Re: My manager used halon...
"I'm puzzled, why would Halon, an inert gas, need to be sealed off from the rest of the building?"
The 'Halon' (nowadays it's never Halon in a new installation, it's something like FM200, which works under similar principles, so everyone just calls it Halon) needs to be delivered to the problem quickly enough and in high enough concentrations to be effective. If the server room is not relatively sealed off or if someone partitions the room and changes the airflow patterns after the suppression system is designed, you risk not getting high enough concentrations to suppress the fire.
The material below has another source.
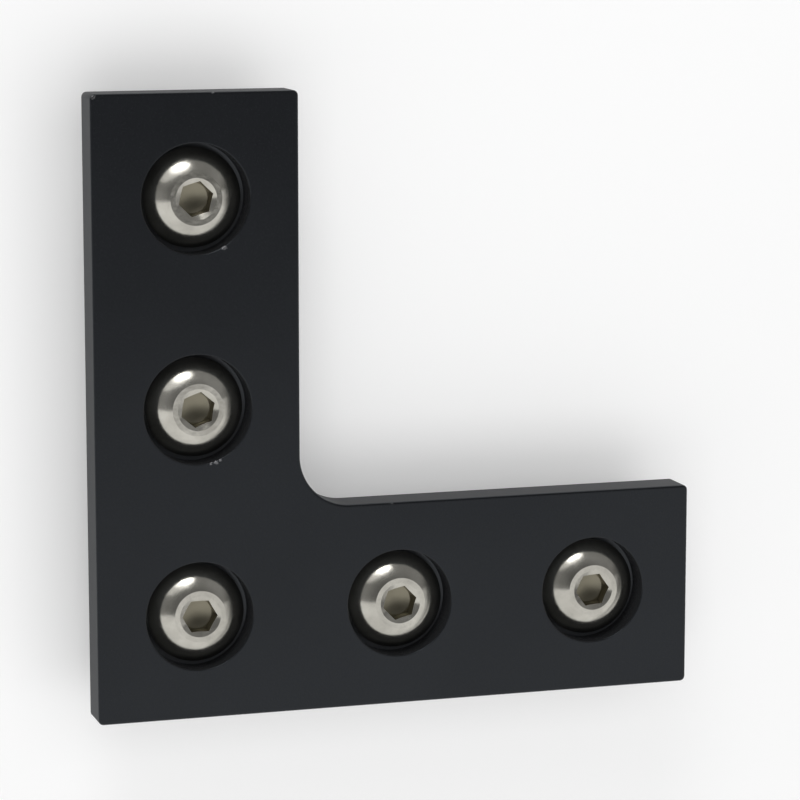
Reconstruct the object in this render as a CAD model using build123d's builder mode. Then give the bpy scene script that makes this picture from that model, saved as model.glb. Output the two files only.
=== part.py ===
from math import radians, sqrt, tan
import os

from build123d import *

# An L-shaped corner plate that joins two 20 mm slotted aluminium extrusions, with its five
# button-head screws and the five hammer nuts that grip inside the slots. Millimetres.
#
# The origin is on the seating face, on the axis of the corner screw. +X runs along the cross
# leg, +Y along the upright leg, and +Z out of the face that the screw heads are sunk into.
#
# The nuts are on the last threads of the screws and turned across the slots, as they are when
# the plate slides onto the extrusions, so the lips of the slots have room above their wings.

# Extrusion that the plate is made for
profile_width = 20.0
slot_width = 6.2
screw_pitch = 20.0

# Plate
leg_length = 60.0
plate_thickness = 4.0
inner_corner_radius = 5.0
outer_corner_radius = 0.5
plate_edge_break = 0.2
clearance_hole_diameter = 5.5
recess_diameter = 10.5
recess_depth = 2.6
recess_edge_break = 0.12

# M5 button-head screw with a hexagon socket, 6 mm long
shank_diameter = 4.9
shank_length = 6.0
shank_point_chamfer = 0.6
head_diameter = 9.5
head_height = 2.75
head_rim_height = 0.8
head_flat_diameter = 5.0
socket_across_flats = 3.0
socket_depth = 1.6
socket_mouth_diameter = 4.0
socket_mouth_angle = 120.0

# M5 hammer nut
nut_clearance = 2.1
nut_width = 5.9
nut_wing_span = 10.0
nut_wing_height = 2.8
nut_neck_height = 1.5
nut_foot_chamfer = 0.5
nut_hole_diameter = 5.0

# Each screw: its column and row in steps of the pitch, the turn of its socket in degrees, and
# the direction of its nut's wings, which lie across the slot
stations = {
    "corner": (0, 0, 0, 0),
    "upright_middle": (0, 1, 20, 0),
    "upright_end": (0, 2, 16, 0),
    "cross_middle": (1, 0, 14, 90),
    "cross_end": (2, 0, 5, 90),
}
screw_axes = {
    name: (column * screw_pitch, row * screw_pitch)
    for name, (column, row, _, _) in stations.items()
}

half_width = profile_width / 2
leg_end = leg_length - half_width
recess_floor = plate_thickness - recess_depth

os.makedirs("parts", exist_ok=True)

# Joining plate: one piece of 4 mm aluminium, with a flat-bottomed recess for each screw head
with BuildPart() as plate:
    with BuildSketch() as outline:
        with BuildLine():
            Polyline(
                (-half_width, -half_width),
                (leg_end, -half_width),
                (leg_end, half_width),
                (half_width, half_width),
                (half_width, leg_end),
                (-half_width, leg_end),
                close=True,
            )
        make_face()
        corners = outline.vertices().sort_by_distance((half_width, half_width))
        fillet(corners[1:], outer_corner_radius)
        inner_corner = outline.vertices().sort_by_distance((half_width, half_width))[0]
        fillet(inner_corner, inner_corner_radius)
    extrude(amount=plate_thickness)
    chamfer(plate.faces().filter_by(Axis.Z).edges(), plate_edge_break)
    with Locations(*[(x, y, plate_thickness) for x, y in screw_axes.values()]):
        CounterBoreHole(clearance_hole_diameter / 2, recess_diameter / 2, recess_depth)
    rings = plate.edges().filter_by(lambda edge: edge.is_closed).group_by(Axis.Z)
    chamfer(rings[-1], recess_edge_break)

plate.part.label = "joining_plate"
export_step(plate.part, "parts/joining_plate.step")

# Screw, standing on the underside of its head: half of its section is turned about its axis.
# The crown of the head is part of a sphere that meets the rim and the flat top, and the mouth
# of the socket is countersunk past the corners of the hexagon.
shank_radius = shank_diameter / 2
head_radius = head_diameter / 2
flat_radius = head_flat_diameter / 2
crown_height = head_height - head_rim_height
crown_centre = (head_radius**2 - flat_radius**2 - crown_height**2) / (2 * crown_height)
crown_radius = sqrt(head_radius**2 + crown_centre**2)
mouth_radius = socket_mouth_diameter / 2
mouth_depth = mouth_radius / tan(radians(socket_mouth_angle / 2))

with BuildPart() as screw:
    with BuildSketch(Plane.XZ) as section:
        with BuildLine():
            Polyline(
                (0, head_height),
                (0, -shank_length),
                (shank_radius, -shank_length),
                (shank_radius, 0),
                (head_radius, 0),
                (head_radius, head_rim_height),
            )
            RadiusArc((head_radius, head_rim_height), (flat_radius, head_height), -crown_radius)
            Line((flat_radius, head_height), (0, head_height))
        make_face()
        point = section.vertices().sort_by_distance((shank_radius, -shank_length))[0]
        chamfer(point, shank_point_chamfer)
    revolve(axis=Axis.Z)
    with BuildSketch(Plane.XY.offset(head_height)):
        RegularPolygon(socket_across_flats / 2, 6, major_radius=False)
    extrude(amount=-socket_depth, mode=Mode.SUBTRACT)
    with BuildSketch(Plane.XZ):
        with BuildLine():
            Polyline(
                (0, head_height),
                (mouth_radius, head_height),
                (0, head_height - mouth_depth),
                close=True,
            )
        make_face()
    revolve(axis=Axis.Z, mode=Mode.SUBTRACT)

# Hammer nut, with its neck's top at the origin and its wings along X. Two opposite corners are
# rounded just enough for the neck to turn in the slot, and the other two stop it across. The
# shoulders of the wings stay sharp, to bite into the lips of the slot.
neck_half = nut_width / 2
turning_radius = (sqrt(2) * neck_half - slot_width / 2) / (sqrt(2) - 1)
shoulder = -nut_neck_height
foot = shoulder - nut_wing_height


def round_turning_corners(sketch, half_length):
    """Rounds the two corners that lead as the nut turns clockwise into place."""
    for corner in [(-half_length, neck_half), (half_length, -neck_half)]:
        fillet(sketch.vertices().sort_by_distance(corner)[0], turning_radius)


with BuildPart() as nut:
    with BuildSketch(Plane.XY.offset(foot)) as wings:
        Rectangle(nut_wing_span, nut_width)
        round_turning_corners(wings, nut_wing_span / 2)
    extrude(amount=nut_wing_height)
    chamfer(nut.faces().sort_by(Axis.Z)[0].edges(), nut_foot_chamfer)
    with BuildSketch(Plane.XY.offset(shoulder)) as neck:
        Rectangle(nut_width, nut_width)
        round_turning_corners(neck, neck_half)
    extrude(amount=nut_neck_height)
    Hole(nut_hole_diameter / 2)

# A screw and a nut at each station
for name, (_, _, socket_turn, wing_turn) in stations.items():
    x, y = screw_axes[name]
    with BuildPart() as placed_screw:
        with Locations(Location((x, y, recess_floor), (0, 0, socket_turn))):
            add(screw.part)
    placed_screw.part.label = f"screw_{name}"
    export_step(placed_screw.part, f"parts/screw_{name}.step")

    with BuildPart() as placed_nut:
        with Locations(Location((x, y, -nut_clearance), (0, 0, wing_turn))):
            add(nut.part)
    placed_nut.part.label = f"hammer_nut_{name}"
    export_step(placed_nut.part, f"parts/hammer_nut_{name}.step")
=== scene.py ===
# Joining plate for slotted aluminium extrusions: rounded plate, screws and nuts with cut threads,
# their finishes, and a plain studio. Lengths in the dictionaries are millimetres, and angles are
# degrees.
import math

import bmesh
import bpy
from mathutils import Matrix, Vector


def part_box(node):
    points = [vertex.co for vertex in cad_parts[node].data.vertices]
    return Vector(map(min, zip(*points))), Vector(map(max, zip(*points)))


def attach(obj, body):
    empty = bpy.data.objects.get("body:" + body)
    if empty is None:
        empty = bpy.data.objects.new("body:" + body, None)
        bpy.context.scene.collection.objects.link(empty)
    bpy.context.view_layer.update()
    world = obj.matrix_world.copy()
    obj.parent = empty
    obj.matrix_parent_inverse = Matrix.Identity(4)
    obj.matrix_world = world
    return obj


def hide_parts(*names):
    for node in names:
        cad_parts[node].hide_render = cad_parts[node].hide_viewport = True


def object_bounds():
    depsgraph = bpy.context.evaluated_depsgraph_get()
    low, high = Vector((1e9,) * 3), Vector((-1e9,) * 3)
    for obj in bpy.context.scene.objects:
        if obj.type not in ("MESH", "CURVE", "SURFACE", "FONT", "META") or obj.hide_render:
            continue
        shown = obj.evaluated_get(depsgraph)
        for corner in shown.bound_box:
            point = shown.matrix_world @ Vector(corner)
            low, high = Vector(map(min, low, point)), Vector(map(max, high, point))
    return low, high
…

You are very correct about the dangers of the burning byproducts. For what it's worth, according to the fire suppression contractor who did our FM-200 installation at $job[-4], the FM-200 also produces byproducts that aren't particularly healthy for you, but "they're a lot less toxic than the shit that would be burning otherwise". He told us that if we were in the room and the FM-200 dumped, we would survive just fine, but if stuff was on fire, getting away from the fire is a good idea.
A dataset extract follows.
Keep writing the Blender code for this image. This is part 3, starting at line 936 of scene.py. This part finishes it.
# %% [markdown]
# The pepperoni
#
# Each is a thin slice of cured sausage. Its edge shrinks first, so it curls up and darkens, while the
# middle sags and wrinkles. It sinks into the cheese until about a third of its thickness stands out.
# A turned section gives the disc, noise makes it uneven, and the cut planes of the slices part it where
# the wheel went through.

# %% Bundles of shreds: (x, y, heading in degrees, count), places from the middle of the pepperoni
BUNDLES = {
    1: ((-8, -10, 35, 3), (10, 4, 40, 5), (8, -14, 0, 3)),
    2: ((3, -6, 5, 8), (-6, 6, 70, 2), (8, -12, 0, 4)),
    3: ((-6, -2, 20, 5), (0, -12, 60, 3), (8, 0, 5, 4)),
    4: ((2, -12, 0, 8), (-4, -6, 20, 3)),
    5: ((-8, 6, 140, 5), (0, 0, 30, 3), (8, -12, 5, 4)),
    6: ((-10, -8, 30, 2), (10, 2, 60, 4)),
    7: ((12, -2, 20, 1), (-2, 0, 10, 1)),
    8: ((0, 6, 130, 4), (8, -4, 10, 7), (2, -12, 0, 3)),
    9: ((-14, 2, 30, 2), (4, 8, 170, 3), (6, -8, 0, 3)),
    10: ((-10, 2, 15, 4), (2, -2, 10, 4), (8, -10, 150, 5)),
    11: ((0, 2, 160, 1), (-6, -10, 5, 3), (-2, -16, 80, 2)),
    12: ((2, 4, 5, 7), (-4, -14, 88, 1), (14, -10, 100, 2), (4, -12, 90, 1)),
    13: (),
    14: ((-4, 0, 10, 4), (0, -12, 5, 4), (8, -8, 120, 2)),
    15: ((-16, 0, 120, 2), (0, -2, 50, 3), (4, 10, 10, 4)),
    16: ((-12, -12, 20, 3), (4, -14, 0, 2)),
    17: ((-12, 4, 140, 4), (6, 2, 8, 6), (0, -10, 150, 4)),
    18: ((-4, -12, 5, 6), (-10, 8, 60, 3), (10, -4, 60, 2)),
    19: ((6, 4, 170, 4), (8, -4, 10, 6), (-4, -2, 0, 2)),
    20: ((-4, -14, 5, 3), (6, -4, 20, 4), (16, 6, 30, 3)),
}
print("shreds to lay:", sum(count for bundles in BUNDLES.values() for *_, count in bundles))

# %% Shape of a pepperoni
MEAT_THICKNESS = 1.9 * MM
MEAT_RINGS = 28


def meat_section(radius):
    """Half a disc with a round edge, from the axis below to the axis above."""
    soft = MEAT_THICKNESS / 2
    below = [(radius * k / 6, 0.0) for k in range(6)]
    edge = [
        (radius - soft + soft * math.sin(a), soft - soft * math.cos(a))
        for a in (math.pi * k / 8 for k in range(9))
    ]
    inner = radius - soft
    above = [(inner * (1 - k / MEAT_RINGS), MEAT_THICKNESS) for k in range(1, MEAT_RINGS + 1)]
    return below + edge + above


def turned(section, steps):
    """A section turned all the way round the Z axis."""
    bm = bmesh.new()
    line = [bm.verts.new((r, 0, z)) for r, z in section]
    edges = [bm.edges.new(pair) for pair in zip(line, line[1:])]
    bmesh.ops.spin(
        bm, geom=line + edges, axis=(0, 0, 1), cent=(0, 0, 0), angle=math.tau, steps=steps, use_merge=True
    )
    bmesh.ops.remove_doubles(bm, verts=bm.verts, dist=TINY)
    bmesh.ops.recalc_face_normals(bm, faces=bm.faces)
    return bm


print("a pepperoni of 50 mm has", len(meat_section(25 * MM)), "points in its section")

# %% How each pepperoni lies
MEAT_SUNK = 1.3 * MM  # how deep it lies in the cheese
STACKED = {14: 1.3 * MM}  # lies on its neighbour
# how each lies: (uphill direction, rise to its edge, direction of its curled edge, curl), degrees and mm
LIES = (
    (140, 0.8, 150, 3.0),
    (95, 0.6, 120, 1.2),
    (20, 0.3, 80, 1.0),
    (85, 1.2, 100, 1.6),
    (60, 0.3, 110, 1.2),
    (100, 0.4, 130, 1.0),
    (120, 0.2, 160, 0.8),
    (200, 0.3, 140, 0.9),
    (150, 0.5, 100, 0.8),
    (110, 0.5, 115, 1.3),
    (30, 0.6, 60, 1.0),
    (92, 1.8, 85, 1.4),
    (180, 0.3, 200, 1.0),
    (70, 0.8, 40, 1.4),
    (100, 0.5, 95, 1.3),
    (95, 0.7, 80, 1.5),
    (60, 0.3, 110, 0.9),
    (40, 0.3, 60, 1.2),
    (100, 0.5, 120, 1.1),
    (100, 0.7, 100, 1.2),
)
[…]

Our system had an ultra-sensitive smoke detector, plus a conventional fire alarm wired to the building's system. The ultra-sensitive would warn of a smoke byproduct well before it would dump the agent (there was a network of sniffer tubes in the ceiling, multiple zones had to trigger at a high level to dump). The sniffer warned us of a failed power supply in a server it was so good (something in one supply let out the magic smoke). If the FM-200 failed to suppress the fire, we had conventional sprinklers as a backup (they may have been converted to pre-action, sprinklers, I don't recall).
"If there is something burning in a building, _everybody_ should get the fsck out of the building immediatly,"
^This. Call the fire department on your way out or from the parking lot. Fire grows exponentially, every second you delay in calling the fire department makes their job much harder and more dangerous. Also, if everyone is out of the building and *confirmed* to be out, that means the firefighters need to spend less time looking for victims in the fire building.